_DIRECTIONS_. Can all of these lines be returned exactly?

_MATERIAL PROVIDED_.

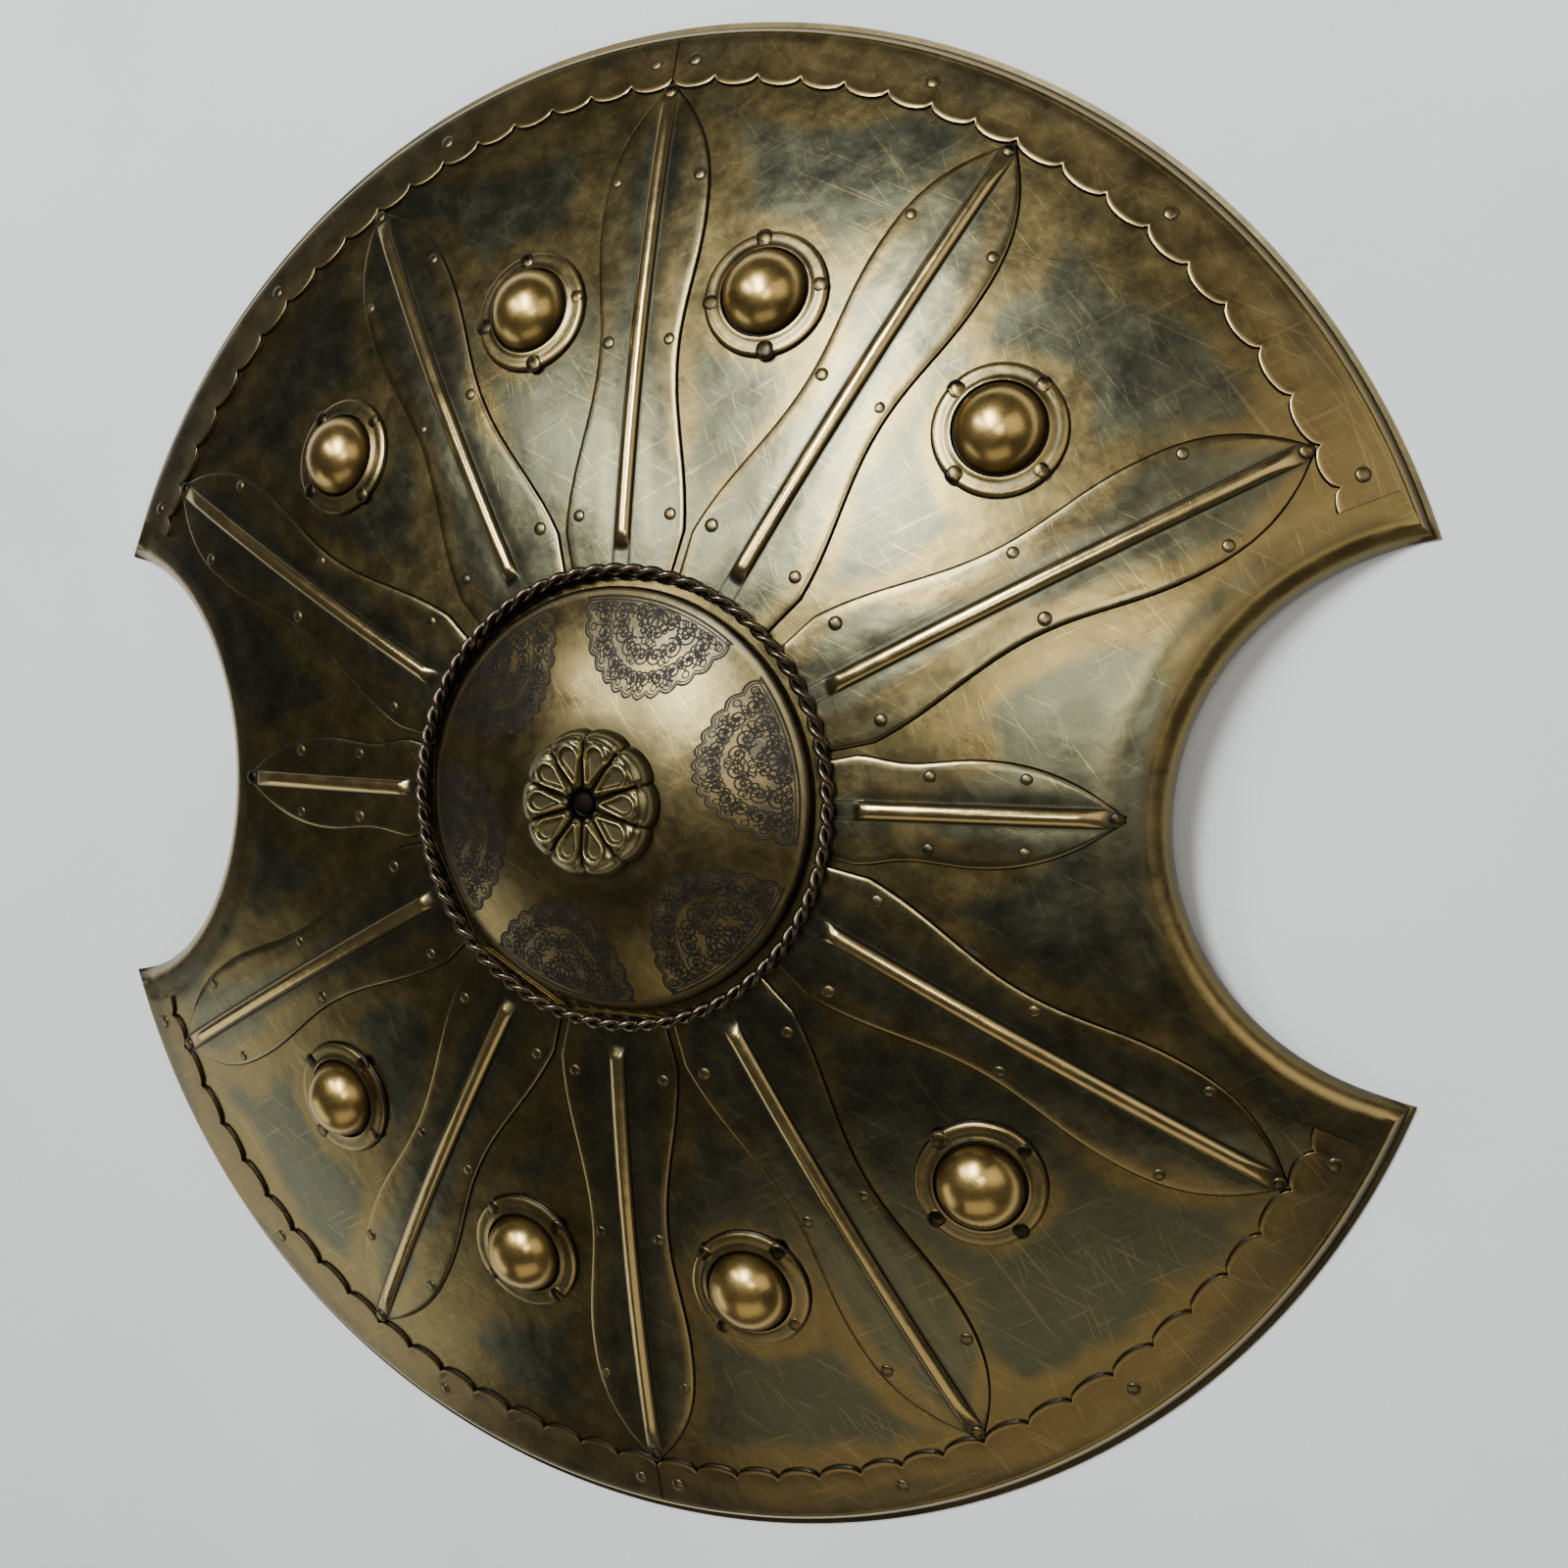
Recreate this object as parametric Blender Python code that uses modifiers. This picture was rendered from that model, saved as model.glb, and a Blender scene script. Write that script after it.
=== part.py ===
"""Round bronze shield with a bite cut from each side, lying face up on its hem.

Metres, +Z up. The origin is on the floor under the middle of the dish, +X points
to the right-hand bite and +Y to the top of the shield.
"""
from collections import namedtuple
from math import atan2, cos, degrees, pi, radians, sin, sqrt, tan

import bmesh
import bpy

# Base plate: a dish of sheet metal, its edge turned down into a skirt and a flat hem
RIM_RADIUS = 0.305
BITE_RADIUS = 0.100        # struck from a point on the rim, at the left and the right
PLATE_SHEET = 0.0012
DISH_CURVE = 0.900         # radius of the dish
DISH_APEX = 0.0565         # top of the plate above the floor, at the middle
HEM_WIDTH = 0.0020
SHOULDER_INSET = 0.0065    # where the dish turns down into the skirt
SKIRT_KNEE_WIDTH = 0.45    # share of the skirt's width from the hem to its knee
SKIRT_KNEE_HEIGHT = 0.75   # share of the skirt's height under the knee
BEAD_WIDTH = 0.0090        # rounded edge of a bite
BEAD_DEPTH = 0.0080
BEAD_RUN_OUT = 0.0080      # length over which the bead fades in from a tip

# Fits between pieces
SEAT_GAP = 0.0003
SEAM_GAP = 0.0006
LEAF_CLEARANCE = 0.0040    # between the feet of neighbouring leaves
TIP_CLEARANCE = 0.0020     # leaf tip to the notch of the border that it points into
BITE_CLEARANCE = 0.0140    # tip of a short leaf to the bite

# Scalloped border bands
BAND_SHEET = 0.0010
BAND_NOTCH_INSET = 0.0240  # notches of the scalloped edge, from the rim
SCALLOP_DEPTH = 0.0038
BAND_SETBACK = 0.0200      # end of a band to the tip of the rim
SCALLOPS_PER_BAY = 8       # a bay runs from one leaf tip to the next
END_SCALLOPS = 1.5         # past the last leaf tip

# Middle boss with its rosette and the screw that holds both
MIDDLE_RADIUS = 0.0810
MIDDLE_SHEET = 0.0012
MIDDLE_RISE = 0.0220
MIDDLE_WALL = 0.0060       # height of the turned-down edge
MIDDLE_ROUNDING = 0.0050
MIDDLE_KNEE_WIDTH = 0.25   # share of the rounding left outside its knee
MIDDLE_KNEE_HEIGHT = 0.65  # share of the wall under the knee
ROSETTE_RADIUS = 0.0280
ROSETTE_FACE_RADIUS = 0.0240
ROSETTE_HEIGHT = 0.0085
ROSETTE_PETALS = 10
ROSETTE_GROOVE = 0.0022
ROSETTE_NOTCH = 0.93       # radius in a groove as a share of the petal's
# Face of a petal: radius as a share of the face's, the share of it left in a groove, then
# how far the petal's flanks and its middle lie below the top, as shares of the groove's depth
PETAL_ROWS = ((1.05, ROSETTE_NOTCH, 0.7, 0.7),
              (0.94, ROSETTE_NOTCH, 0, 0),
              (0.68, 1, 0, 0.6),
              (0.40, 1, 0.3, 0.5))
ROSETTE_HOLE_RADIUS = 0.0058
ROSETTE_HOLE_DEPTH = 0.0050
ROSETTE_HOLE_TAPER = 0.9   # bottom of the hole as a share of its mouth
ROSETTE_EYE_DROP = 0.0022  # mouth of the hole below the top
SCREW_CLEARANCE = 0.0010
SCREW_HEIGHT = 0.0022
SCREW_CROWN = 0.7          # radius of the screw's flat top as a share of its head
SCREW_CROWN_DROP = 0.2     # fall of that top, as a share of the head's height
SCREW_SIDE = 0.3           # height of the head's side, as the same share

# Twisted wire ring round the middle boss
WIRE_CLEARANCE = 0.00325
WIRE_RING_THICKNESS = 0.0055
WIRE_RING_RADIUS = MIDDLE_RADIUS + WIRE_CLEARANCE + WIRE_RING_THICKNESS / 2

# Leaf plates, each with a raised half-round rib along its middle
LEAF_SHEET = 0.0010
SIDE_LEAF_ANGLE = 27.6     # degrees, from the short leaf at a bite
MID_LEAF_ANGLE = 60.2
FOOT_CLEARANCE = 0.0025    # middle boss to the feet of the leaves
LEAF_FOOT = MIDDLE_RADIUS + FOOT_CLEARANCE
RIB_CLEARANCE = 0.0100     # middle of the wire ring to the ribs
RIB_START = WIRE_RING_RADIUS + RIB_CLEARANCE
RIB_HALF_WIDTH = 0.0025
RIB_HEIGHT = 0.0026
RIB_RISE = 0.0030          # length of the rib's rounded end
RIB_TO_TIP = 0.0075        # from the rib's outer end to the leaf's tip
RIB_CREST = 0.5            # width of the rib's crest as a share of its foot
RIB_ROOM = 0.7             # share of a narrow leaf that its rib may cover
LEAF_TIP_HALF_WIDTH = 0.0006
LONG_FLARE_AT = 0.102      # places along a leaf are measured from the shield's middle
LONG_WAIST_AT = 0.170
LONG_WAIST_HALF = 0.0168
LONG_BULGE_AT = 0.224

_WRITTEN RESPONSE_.
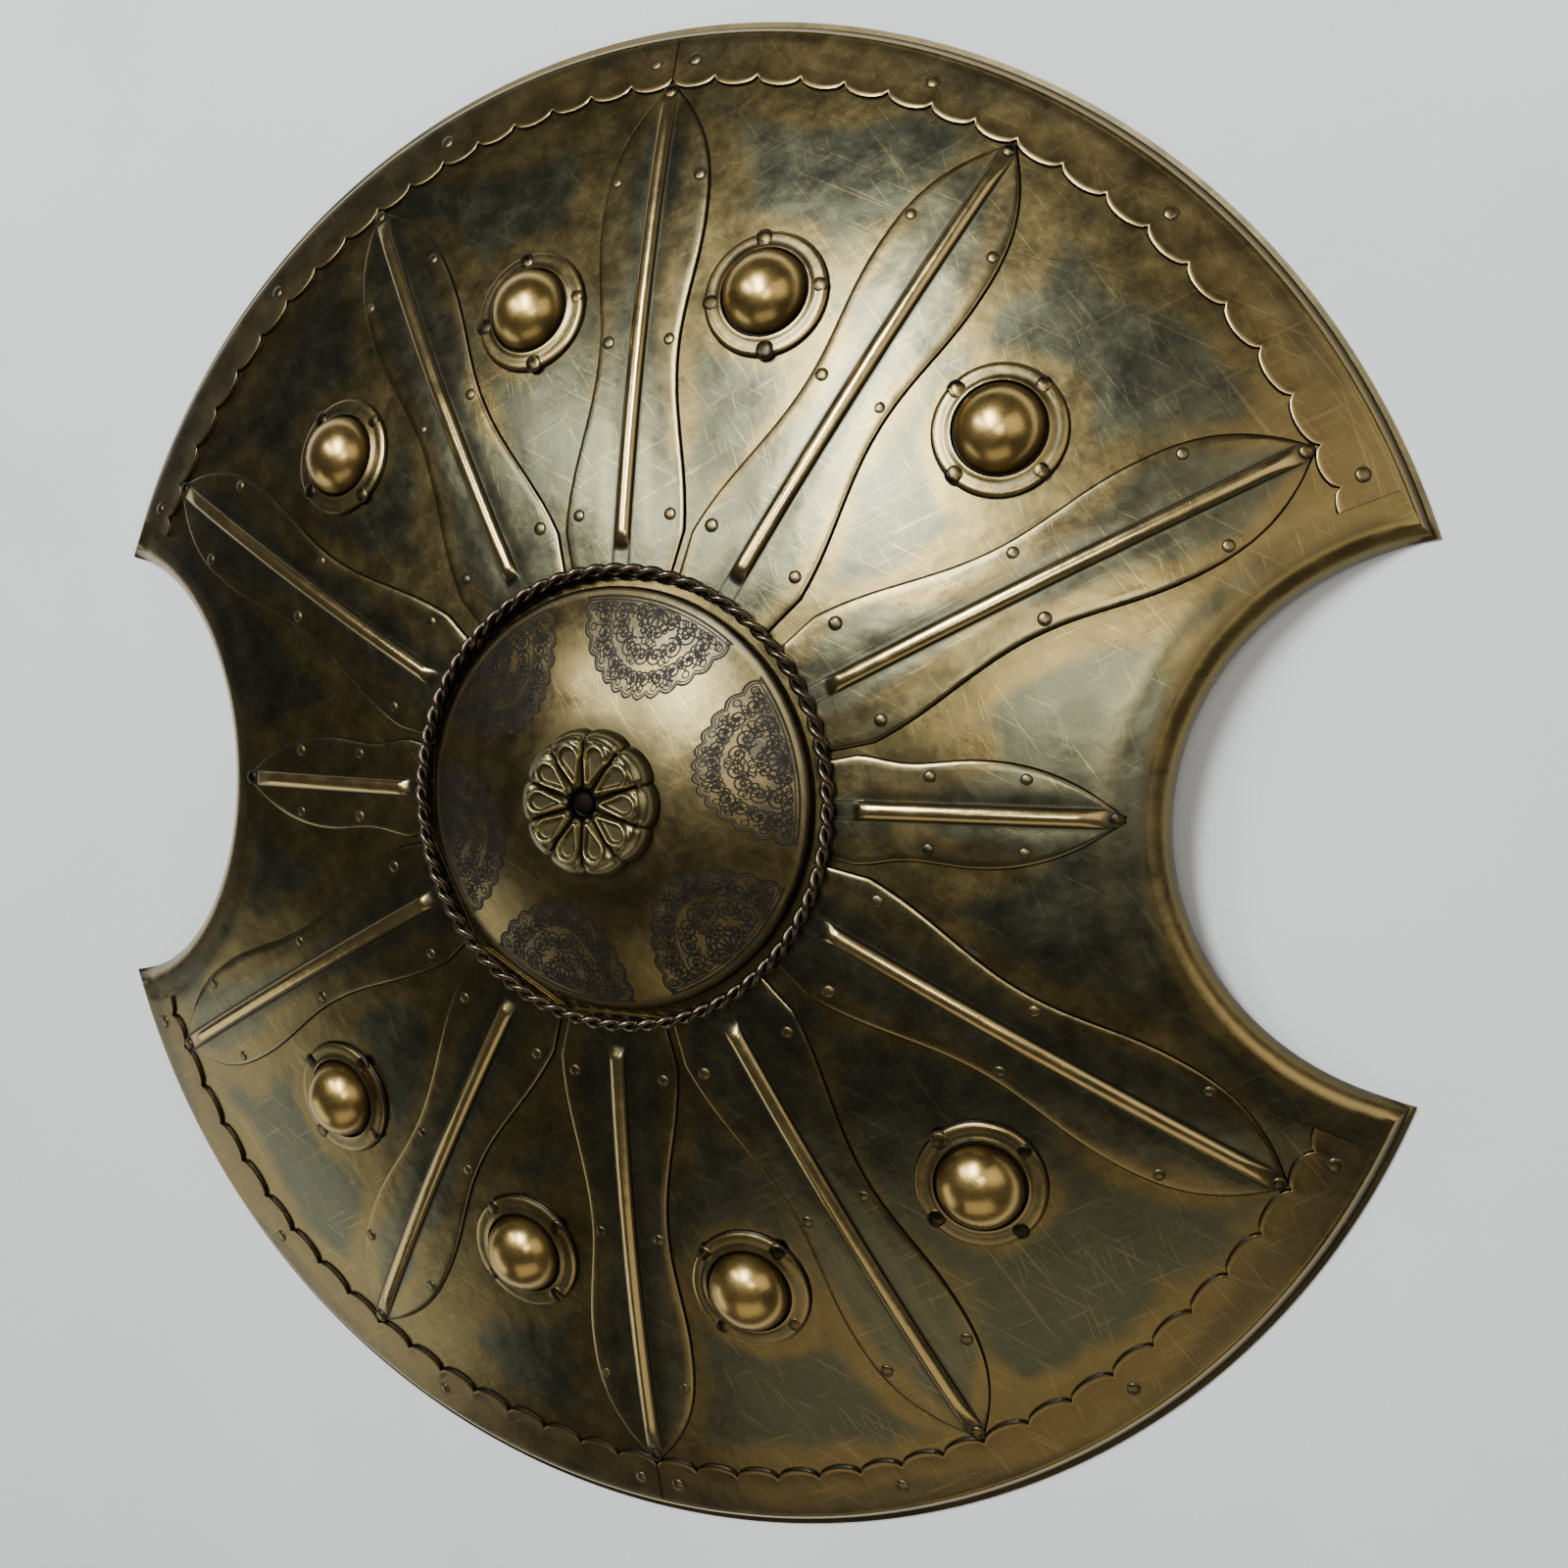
Recreate this object as parametric Blender Python code that uses modifiers. This picture was rendered from that model, saved as model.glb, and a Blender scene script. Write that script after it.
=== part.py ===
"""Round bronze shield with a bite cut from each side, lying face up on its hem.

Metres, +Z up. The origin is on the floor under the middle of the dish, +X points
to the right-hand bite and +Y to the top of the shield.
"""
from collections import namedtuple
from math import atan2, cos, degrees, pi, radians, sin, sqrt, tan

import bmesh
import bpy

# Base plate: a dish of sheet metal, its edge turned down into a skirt and a flat hem
RIM_RADIUS = 0.305
BITE_RADIUS = 0.100        # struck from a point on the rim, at the left and the right
PLATE_SHEET = 0.0012
DISH_CURVE = 0.900         # radius of the dish
DISH_APEX = 0.0565         # top of the plate above the floor, at the middle
HEM_WIDTH = 0.0020
SHOULDER_INSET = 0.0065    # where the dish turns down into the skirt
SKIRT_KNEE_WIDTH = 0.45    # share of the skirt's width from the hem to its knee
SKIRT_KNEE_HEIGHT = 0.75   # share of the skirt's height under the knee
BEAD_WIDTH = 0.0090        # rounded edge of a bite
BEAD_DEPTH = 0.0080
BEAD_RUN_OUT = 0.0080      # length over which the bead fades in from a tip

# Fits between pieces
SEAT_GAP = 0.0003
SEAM_GAP = 0.0006
LEAF_CLEARANCE = 0.0040    # between the feet of neighbouring leaves
TIP_CLEARANCE = 0.0020     # leaf tip to the notch of the border that it points into
BITE_CLEARANCE = 0.0140    # tip of a short leaf to the bite

# Scalloped border bands
BAND_SHEET = 0.0010
BAND_NOTCH_INSET = 0.0240  # notches of the scalloped edge, from the rim
SCALLOP_DEPTH = 0.0038
BAND_SETBACK = 0.0200      # end of a band to the tip of the rim
SCALLOPS_PER_BAY = 8       # a bay runs from one leaf tip to the next
END_SCALLOPS = 1.5         # past the last leaf tip

# Middle boss with its rosette and the screw that holds both
MIDDLE_RADIUS = 0.0810
MIDDLE_SHEET = 0.0012
MIDDLE_RISE = 0.0220
MIDDLE_WALL = 0.0060       # height of the turned-down edge
MIDDLE_ROUNDING = 0.0050
MIDDLE_KNEE_WIDTH = 0.25   # share of the rounding left outside its knee
MIDDLE_KNEE_HEIGHT = 0.65  # share of the wall under the knee
ROSETTE_RADIUS = 0.0280
ROSETTE_FACE_RADIUS = 0.0240
ROSETTE_HEIGHT = 0.0085
ROSETTE_PETALS = 10
ROSETTE_GROOVE = 0.0022
ROSETTE_NOTCH = 0.93       # radius in a groove as a share of the petal's
# Face of a petal: radius as a share of the face's, the share of it left in a groove, then
# how far the petal's flanks and its middle lie below the top, as shares of the groove's depth
PETAL_ROWS = ((1.05, ROSETTE_NOTCH, 0.7, 0.7),
              (0.94, ROSETTE_NOTCH, 0, 0),
              (0.68, 1, 0, 0.6),
              (0.40, 1, 0.3, 0.5))
ROSETTE_HOLE_RADIUS = 0.0058
ROSETTE_HOLE_DEPTH = 0.0050
ROSETTE_HOLE_TAPER = 0.9   # bottom of the hole as a share of its mouth
ROSETTE_EYE_DROP = 0.0022  # mouth of the hole below the top
SCREW_CLEARANCE = 0.0010
SCREW_HEIGHT = 0.0022
SCREW_CROWN = 0.7          # radius of the screw's flat top as a share of its head
SCREW_CROWN_DROP = 0.2     # fall of that top, as a share of the head's height
SCREW_SIDE = 0.3           # height of the head's side, as the same share

# Twisted wire ring round the middle boss
WIRE_CLEARANCE = 0.00325
WIRE_RING_THICKNESS = 0.0055
WIRE_RING_RADIUS = MIDDLE_RADIUS + WIRE_CLEARANCE + WIRE_RING_THICKNESS / 2

# Leaf plates, each with a raised half-round rib along its middle
LEAF_SHEET = 0.0010
SIDE_LEAF_ANGLE = 27.6     # degrees, from the short leaf at a bite
MID_LEAF_ANGLE = 60.2
FOOT_CLEARANCE = 0.0025    # middle boss to the feet of the leaves
LEAF_FOOT = MIDDLE_RADIUS + FOOT_CLEARANCE
RIB_CLEARANCE = 0.0100     # middle of the wire ring to the ribs
RIB_START = WIRE_RING_RADIUS + RIB_CLEARANCE
RIB_HALF_WIDTH = 0.0025
RIB_HEIGHT = 0.0026
RIB_RISE = 0.0030          # length of the rib's rounded end
RIB_TO_TIP = 0.0075        # from the rib's outer end to the leaf's tip
RIB_CREST = 0.5            # width of the rib's crest as a share of its foot
RIB_ROOM = 0.7             # share of a narrow leaf that its rib may cover
LEAF_TIP_HALF_WIDTH = 0.0006
LONG_FLARE_AT = 0.102      # places along a leaf are measured from the shield's middle
LONG_WAIST_AT = 0.170
LONG_WAIST_HALF = 0.0168
LONG_BULGE_AT = 0.224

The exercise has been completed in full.